Evaluating means substituting a specific value for each variable and calculating a numerical result. Simplifying means rewriting an expression in an equivalent, cleaner form — usually by combining like terms — without assigning values to the variables. Both skills appear in Grade 7 expression work, and students often conflate them until they've practiced both enough to recognize the difference at the start of a problem.

Do these worksheets come with answer keys?

Yes. Answer keys are included with these resources. For expression practice, a clear key matters more than it might for other topics — negative signs, parentheses placement, and the correct simplified form of a combined expression all need to be readable at a glance, especially when students are self-checking or when a teacher is working with a pull-out group and can't monitor the room simultaneously.

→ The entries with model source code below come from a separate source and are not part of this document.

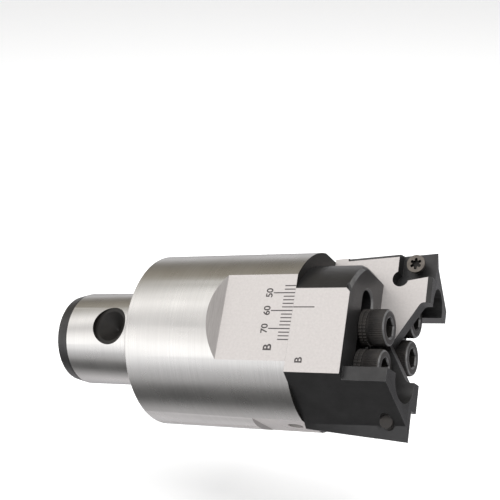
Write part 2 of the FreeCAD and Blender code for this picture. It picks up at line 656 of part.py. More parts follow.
def nodes():
    """Every sub-part by its node name."""
    parts = {
        "head_body": head_body(),
        "drive_pin": drive_pin(),
        "pin_retainer": pin_retainer(),
    }
    twins = {
        "cartridge": cartridge(),
        "adjusting_nut": adjusting_nut(),
        "adjusting_screw": adjusting_screw(),
        "retaining_ring": retaining_ring(),
        "insert_screw": insert_screw(),
        "clamp_screw_inner": clamp_screw(CLAMP_INNER_Y),
        "clamp_screw_outer": clamp_screw(CLAMP_OUTER_Y),
        "lock_washer_inner": lock_washer(CLAMP_INNER_Y),
        "lock_washer_outer": lock_washer(CLAMP_OUTER_Y),
    }
    for name, shape in twins.items():
        parts[name + "_b"] = shape
        parts[name + "_a"] = half_turn(shape)
    return parts


def main():
    """Write one STEP file for each node."""
    os.makedirs("parts", exist_ok=True)
    for name, shape in nodes().items():
        solids = shape.Solids
        print(name, "solids", len(solids), "valid", shape.isValid(), "volume", round(shape.Volume, 1))
        shape.exportStep("parts/" + name + ".step")


main()
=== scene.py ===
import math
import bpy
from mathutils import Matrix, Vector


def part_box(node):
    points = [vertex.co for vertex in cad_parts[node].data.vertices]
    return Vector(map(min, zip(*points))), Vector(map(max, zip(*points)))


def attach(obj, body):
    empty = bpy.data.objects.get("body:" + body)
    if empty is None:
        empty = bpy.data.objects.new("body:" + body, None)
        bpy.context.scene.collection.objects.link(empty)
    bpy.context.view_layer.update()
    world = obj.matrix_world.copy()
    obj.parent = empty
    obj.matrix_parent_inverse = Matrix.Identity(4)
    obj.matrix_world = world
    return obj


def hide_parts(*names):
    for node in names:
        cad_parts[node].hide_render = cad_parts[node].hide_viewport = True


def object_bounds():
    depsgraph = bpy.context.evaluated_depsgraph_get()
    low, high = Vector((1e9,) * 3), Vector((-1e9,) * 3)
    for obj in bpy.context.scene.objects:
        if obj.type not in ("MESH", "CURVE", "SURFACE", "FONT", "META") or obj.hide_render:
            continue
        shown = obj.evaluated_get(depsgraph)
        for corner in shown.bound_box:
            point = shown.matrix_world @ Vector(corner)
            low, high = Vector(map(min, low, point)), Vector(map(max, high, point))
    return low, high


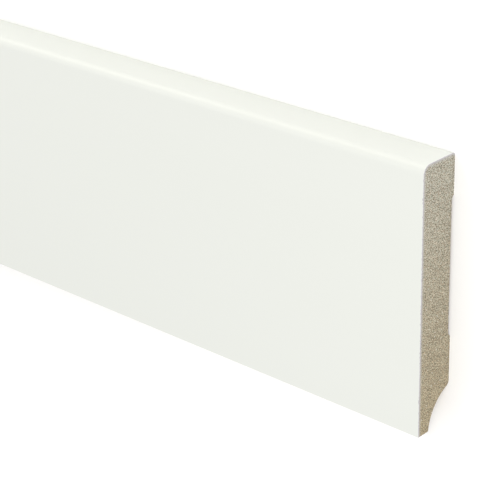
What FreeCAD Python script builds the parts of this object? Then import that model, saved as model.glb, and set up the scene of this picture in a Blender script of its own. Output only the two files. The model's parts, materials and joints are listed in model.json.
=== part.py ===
import FreeCAD, Part
import os
import Sketcher

# Length of MDF skirting board: one piece, moulded along its whole length and sawn square at both ends.
# It lies face up on the two flat lands of its back. X runs along the length, Y up the board's height
# from the foot to the top edge, Z through its thickness from the back to the face. The origin is at
# the middle of the back, on the surface that the board lies on.

# Driving sizes in millimetres.
SIZES = {
    # The blank.
    "board_length": 2400.0,
    "board_height": 90.0,
    "board_thickness": 15.0,
    # The shallow recess between the two lands, which lets the board bridge bumps in a wall.
    "upper_land_width": 13.5,
    "lower_land_width": 16.5,
    "recess_depth": 1.05,
    "shoulder_width": 1.1,
    # The cable cove behind the foot, and the thin foot that it leaves.
    "cove_height": 12.8,
    "cove_radius": 15.0,
    "foot_thickness": 5.0,
    # The rounded edges, which run the whole length.
    "top_rounding_radius": 3.0,
    "top_back_radius": 0.5,
    "land_end_radius": 1.8,
    "foot_back_radius": 0.5,
}

# Two points closer than this are the same corner.
SAME_POINT = 1e-4


def make_sheet(doc):
    """Put each driving size in a cell of its own, with its name beside it."""
    sheet = doc.addObject("Spreadsheet::Sheet", "Sizes")
    for row, (name, value) in enumerate(SIZES.items(), start=1):
        sheet.set(f"A{row}", name)
        sheet.set(f"B{row}", str(value))
        sheet.setAlias(f"B{row}", name)
    doc.recompute()
    return sheet


def section_corners(sheet):
    """Corners of the section before its edges are rounded, in order round it; x is Y and y is Z."""
    foot_y = -sheet.board_height / 2
    top_y = sheet.board_height / 2
    upper_mouth_y = top_y - sheet.upper_land_width
    cove_y = foot_y + sheet.cove_height
    lower_mouth_y = cove_y + sheet.lower_land_width
    corners = {
        "face_foot": (foot_y, sheet.board_thickness),
        "face_top": (top_y, sheet.board_thickness),
        "back_top": (top_y, 0),
        "upper_mouth": (upper_mouth_y, 0),
        "upper_floor": (upper_mouth_y - sheet.shoulder_width, sheet.recess_depth),
        "lower_floor": (lower_mouth_y + sheet.shoulder_width, sheet.recess_depth),
        "lower_mouth": (lower_mouth_y, 0),
        "cove_top": (cove_y, 0),
        "foot_back": (foot_y, sheet.board_thickness - sheet.foot_thickness),
    }
    return {name: FreeCAD.Vector(y, z, 0) for name, (y, z) in corners.items()}


def cove_arc(land_end, foot_back, radius):
    """Hollow arc from the end of the lower land round to the back of the foot."""
    chord = foot_back - land_end
    towards_board = FreeCAD.Vector(chord.y, -chord.x, 0).normalize()
    middle = (land_end + foot_back) / 2
    rise = radius - (radius ** 2 - (chord.Length / 2) ** 2) ** 0.5
    return Part.Arc(land_end, middle + towards_board * rise, foot_back)


def make_section(body, sheet):
    """Draw the section across the board, with every size of it bound to the sheet."""
    sketch = body.newObject("Sketcher::SketchObject", "BoardSection")
    across = next(plane for plane in body.Origin.OriginFeatures if plane.Role == "YZ_Plane")
    sketch.AttachmentSupport = [(across, "")]
    sketch.MapMode = "FlatFace"

    # Each side starts at the corner whose name it bears. An arc is stored anticlockwise, so its
    # ends are found by their place.
    corners = section_corners(sheet)
    names = list(corners)
    pairs = list(zip(names, names[1:] + names[:1]))
    side = {}
    for name, next_name in pairs:
        if name == "cove_top":
            shape = cove_arc(corners[name], corners[next_name], sheet.cove_radius)
        else:
            shape = Part.LineSegment(corners[name], corners[next_name])
        side[name] = sketch.addGeometry(shape, False)

    def end_of(name, corner_name):
        place = sketch.getPoint(side[name], 1)
        is_first = place.distanceToPoint(corners[corner_name]) < SAME_POINT
        return side[name], 1 if is_first else 2

    start = {name: end_of(name, name) for name in names}
    for name, next_name in pairs:
        joint = Sketcher.Constraint("Coincident", *end_of(name, next_name), *start[next_name])
        sketch.addConstraint(joint)

    # The face, the lands and the recess floor are level, and the top edge and the foot are square to them.
    for name in ("face_foot", "back_top", "upper_floor", "lower_mouth"):
        sketch.addConstraint(Sketcher.Constraint("Horizontal", side[name]))
    for name in ("face_top", "foot_back"):
        sketch.addConstraint(Sketcher.Constraint("Vertical", side[name]))
    origin = (-1, 1)
    level_axis = -1
    for name in ("back_top", "lower_mouth"):
        sketch.addConstraint(Sketcher.Constraint("PointOnObject", *start[name], level_axis))

    distances = (
        ("DistanceX", start["face_foot"], origin, "Sizes.board_height / 2"),
        ("DistanceX", start["face_foot"], start["face_top"], "Sizes.board_height"),
        ("DistanceY", origin, start["face_foot"], "Sizes.board_thickness"),
        ("DistanceX", start["upper_mouth"], start["back_top"], "Sizes.upper_land_width"),
        ("DistanceX", start["upper_floor"], start["upper_mouth"], "Sizes.shoulder_width"),
        ("DistanceX", start["lower_mouth"], start["lower_floor"], "Sizes.shoulder_width"),
        ("DistanceY", start["lower_mouth"], start["lower_floor"], "Sizes.recess_depth"),
        ("DistanceX", start["cove_top"], start["lower_mouth"], "Sizes.lower_land_width"),
        ("DistanceX", start["face_foot"], start["cove_top"], "Sizes.cove_height"),
        ("DistanceY", start["foot_back"], start["face_foot"], "Sizes.foot_thickness"),
    )
    for kind, first, second, expression in distances:
        value = sketch.getPoint(*second) - sketch.getPoint(*first)
        distance = value.x if kind == "DistanceX" else value.y
        index = sketch.addConstraint(Sketcher.Constraint(kind, *first, *second, distance))
        sketch.setExpression(f"Constraints[{index}]", expression)
    index = sketch.addConstraint(Sketcher.Constraint("Radius", side["cove_top"], sheet.cove_radius))
    sketch.setExpression(f"Constraints[{index}]", "Sizes.cove_radius")
    return sketch


def round_edge(body, corner, radius_name, label):
    """Round the long edge that runs through this corner of the section."""
    base = body.Tip

    def is_long_edge(edge):
        ends = [vertex.Point for vertex in edge.Vertexes]
        across = [FreeCAD.Vector(end.y, end.z, 0) for end in ends]
        along = abs(ends[0].x - ends[-1].x)
        return along > SAME_POINT and all(end.distanceToPoint(corner) < SAME_POINT for end in across)

    edges = [f"Edge{number}" for number, edge in enumerate(base.Shape.Edges, start=1)
             if is_long_edge(edge)]
    fillet = body.newObject("PartDesign::Fillet", label)
    fillet.Base = (base, edges)
    fillet.setExpression("Radius", f"Sizes.{radius_name}")
    body.Document.recompute()


def make_board(doc, sheet):
    """Mould the section along the length and round its edges."""
    body = doc.addObject("PartDesign::Body", "SkirtingBoard")
    body.Label = "skirting_board"
    section = make_section(body, sheet)

    length = body.newObject("PartDesign::Pad", "BoardLength")
    length.Profile = section
    length.SideType = "Symmetric"
    length.setExpression("Length", "Sizes.board_length")
    section.Visibility = False
    doc.recompute()

    corners = section_corners(sheet)
    round_edge(body, corners["face_top"], "top_rounding_radius", "TopRounding")
    round_edge(body, corners["back_top"], "top_back_radius", "TopBackEdge")
    round_edge(body, corners["cove_top"], "land_end_radius", "LandEnd")
    round_edge(body, corners["foot_back"], "foot_back_radius", "FootBackEdge")
    return body


def check(doc, bodies):
    """Stop before anything is written if a feature failed or a shape is not sound."""
    for item in doc.Objects:
        faults = {"Invalid", "Error"} & set(item.State)
        if faults:
            raise RuntimeError(f"{item.Name}: {sorted(faults)}")
    for body in bodies:
        if body.Shape.isNull() or not body.Shape.isValid() or len(body.Shape.Solids) != 1:
            raise RuntimeError(f"{body.Label}: not one sound solid")


def main():
    doc = FreeCAD.newDocument("SkirtingBoard")
    sheet = make_sheet(doc)
    board = make_board(doc, sheet)
    doc.recompute()
    check(doc, [board])

    os.makedirs("parts", exist_ok=True)
    board.Shape.exportStep(f"parts/{board.Label}.step")
    box = board.Shape.BoundBox
    print(f"{board.Label}: {box.XLength:.2f} x {box.YLength:.2f} x {box.ZLength:.2f} mm, "
          f"{board.Shape.Volume:.0f} mm3")


main()
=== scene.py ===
import json
import math

import bmesh
import bpy
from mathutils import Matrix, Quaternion, Vector

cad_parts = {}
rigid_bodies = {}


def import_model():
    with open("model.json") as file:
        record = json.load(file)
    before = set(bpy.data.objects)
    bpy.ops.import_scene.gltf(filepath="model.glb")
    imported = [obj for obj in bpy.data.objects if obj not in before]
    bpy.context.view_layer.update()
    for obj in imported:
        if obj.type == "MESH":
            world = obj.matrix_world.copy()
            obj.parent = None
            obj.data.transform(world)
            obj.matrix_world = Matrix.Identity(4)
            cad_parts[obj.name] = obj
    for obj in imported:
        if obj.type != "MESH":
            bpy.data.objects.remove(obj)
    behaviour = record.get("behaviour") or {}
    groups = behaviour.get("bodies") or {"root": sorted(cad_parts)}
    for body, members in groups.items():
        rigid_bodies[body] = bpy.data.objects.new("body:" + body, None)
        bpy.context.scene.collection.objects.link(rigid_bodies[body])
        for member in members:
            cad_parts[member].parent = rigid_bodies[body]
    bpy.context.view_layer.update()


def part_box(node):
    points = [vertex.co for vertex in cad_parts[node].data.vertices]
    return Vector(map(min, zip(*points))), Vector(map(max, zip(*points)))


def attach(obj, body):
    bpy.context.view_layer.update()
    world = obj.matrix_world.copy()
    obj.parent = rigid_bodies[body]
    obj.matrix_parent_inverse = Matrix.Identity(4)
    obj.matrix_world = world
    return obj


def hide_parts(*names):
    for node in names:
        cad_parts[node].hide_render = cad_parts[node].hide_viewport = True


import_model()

mm = 0.001

# The board. One length of MDF, moulded by cutters that run its whole length: a rounded top edge, a
# shallow recess between the two flat lands of its back, and a cable cove behind its thin foot. It is
# sawn square at both ends, and its face, top rounding and top edge carry a white satin coat.
low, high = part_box("skirting_board")
board_length = high.x - low.x
foot_y, top_y = low.y, high.y
back_z, face_z = low.z, high.z

upper_land_width = 13.5 * mm
lower_land_width = 16.5 * mm
recess_depth = 1.05 * mm
shoulder_width = 1.1 * mm
cove_height = 12.8 * mm
cove_radius = 15.0 * mm
foot_thickness = 5.0 * mm
top_rounding_radius = 3.0 * mm
top_back_radius = 1.0 * mm
land_end_radius = 1.8 * mm
foot_back_radius = 0.5 * mm

# Two places nearer to each other than this are the same.
same_place = 0.01 * mm


def on_section(y, z):
    """A place on the section at the board's right end."""
    return Vector((high.x, y, z))


def heading(start, end):
    """The direction from one place of the section to another, in degrees from Y towards Z."""
    return math.degrees(math.atan2(end.z - start.z, end.y - start.y))


def run_to(end):
    """Carry the outline on in a straight line."""
    shape = bmesh.from_edit_mesh(board.data)
    tip = next(vertex for vertex in shape.verts if vertex.select)
    bpy.ops.mesh.extrude_region_move(TRANSFORM_OT_translate={"value": end - tip.co})


def turn(centre, degrees, steps):
    """Carry the outline on in an arc about a centre, positive from Y towards Z."""
    bpy.ops.mesh.spin(
        steps=steps, angle=-math.radians(degrees), center=centre, axis=(1, 0, 0), use_auto_merge=False)


# The cove's circle runs through the two corners that its size is given at.
cove_top = on_section(foot_y + cove_height, back_z)
foot_back = on_section(foot_y, face_z - foot_thickness)
chord = foot_back - cove_top
across_chord = Vector((0, -chord.z, chord.y)).normalized()
chord_drop = math.sqrt(cove_radius ** 2 - (chord.length / 2) ** 2)
cove_centre = (cove_top + foot_back) / 2 + across_chord * chord_drop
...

How do these worksheets fit into a unit sequence?

Most teachers introduce expressions early in the school year, before equations and inequalities. Within an expressions unit, a logical order moves from vocabulary and basic evaluation to writing from verbal cues, then simplifying by combining like terms, and finally short application tasks. The 7th grade expressions pdf worksheets in this set support that sequence — each worksheet targets one primary skill, which makes it straightforward to pull exactly what a lesson calls for rather than sorting through a general review packet for the relevant problems.

Can these be used for reteaching or intervention?

They work well for that purpose. Because each worksheet targets a distinct skill, a teacher can identify exactly where a student broke down — substitution errors, sign errors in simplification, translation reversals — and assign the relevant practice without re-exposing the student to skills already mastered. That specificity makes reteaching more efficient than handing a student a general review worksheet and hoping the right problems happen to appear.